Angels hope Marc Krauss can infuse some offense from the left side
The Angels need offense, especially from the left side, which is why first baseman/outfielder Marc Krauss was called up from triple-A Salt Lake and inserted into the ninth spot in the lineup for Tuesday night’s game against the Colorado Rockies at Angel Stadium.
Krauss, who was edged out by Efren Navarro for an opening-day roster spot, hit .367 with two home runs, 17 runs batted in and 16 runs in 28 games at Salt Lake but was particularly effective in his last 10 games, batting .444 (16 for 36) with a .556 on-base percentage, .639 slugging percentage and 13 RBIs.
“It’s pretty clear, even though it’s a small sample size, that the balance from the left side and right side is not quite there,” Manager Mike Scioscia said. “It’s something we’re going to try to address.”
The Angels entered Tuesday ranked 14th in the American League in runs per game (3.69) and average (.228) and last in OBP (.289) and slugging (.347).
But they have been even worse against right-handed pitchers, batting .222 with a .281 OBP and .327 slugging percentage. They were 6-3 against left-handed starters but 9-14 against right-handers.
Left-handed-hitting leadoff man Kole Calhoun entered Tuesday batting .294 with three homers and 18 RBIs, but left-handed-hitting Matt Joyce, who opened the season in the cleanup spot, was batting .140 with one homer and seven RBIs.
“Marc really swung the bat well in his last 40-50 at-bats at triple-A, he had a good spring and can get on base and work counts,” Scioscia said. “Right now, if we’re looking to set the table for the guys [at the top of the order], he’s a guy who might fit in.”
Krauss, who can play both corner-outfield spots, has 119 games of big-league experience with the Houston Astros in 2013-2014. Much like catcher Carlos Perez, who has quickly earned playing time over struggling incumbent Chris Iannetta, Krauss could seize regular playing time if he stays hot.

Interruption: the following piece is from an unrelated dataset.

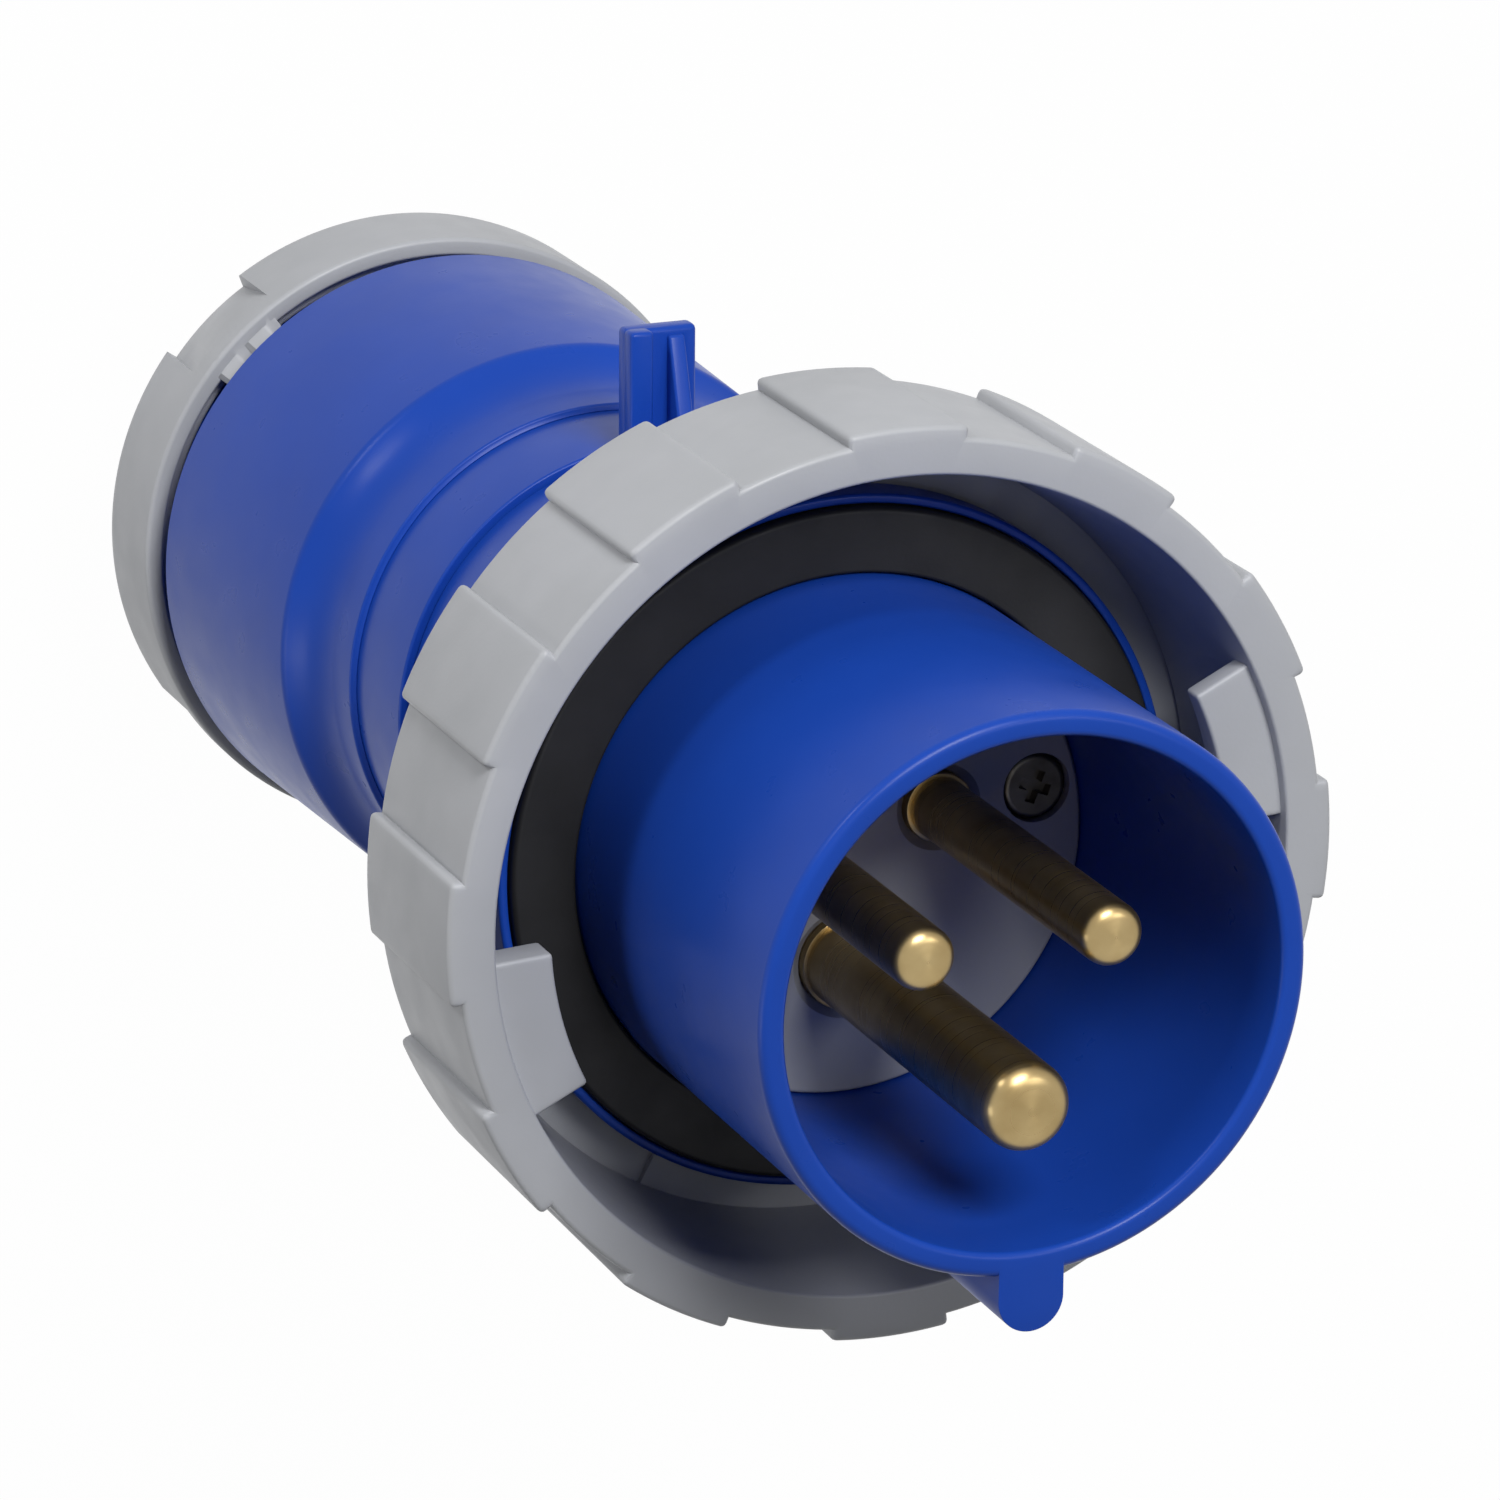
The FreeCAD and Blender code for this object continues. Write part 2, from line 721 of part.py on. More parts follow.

“There is an opportunity — that’s the way I’m looking at it,” Krauss, 27, said. “Every time you’re put in the lineup, it’s an opportunity to do something and to help the team win. … But I’m not going to put any extra pressure on myself.
“It’s already tough enough to hit. I can’t think about that kind of stuff, ‘What’s going to happen in a few days? How long am I gonna be around?’ I just want to have some good at-bats and help the team win, and if you do that, you usually stick around.”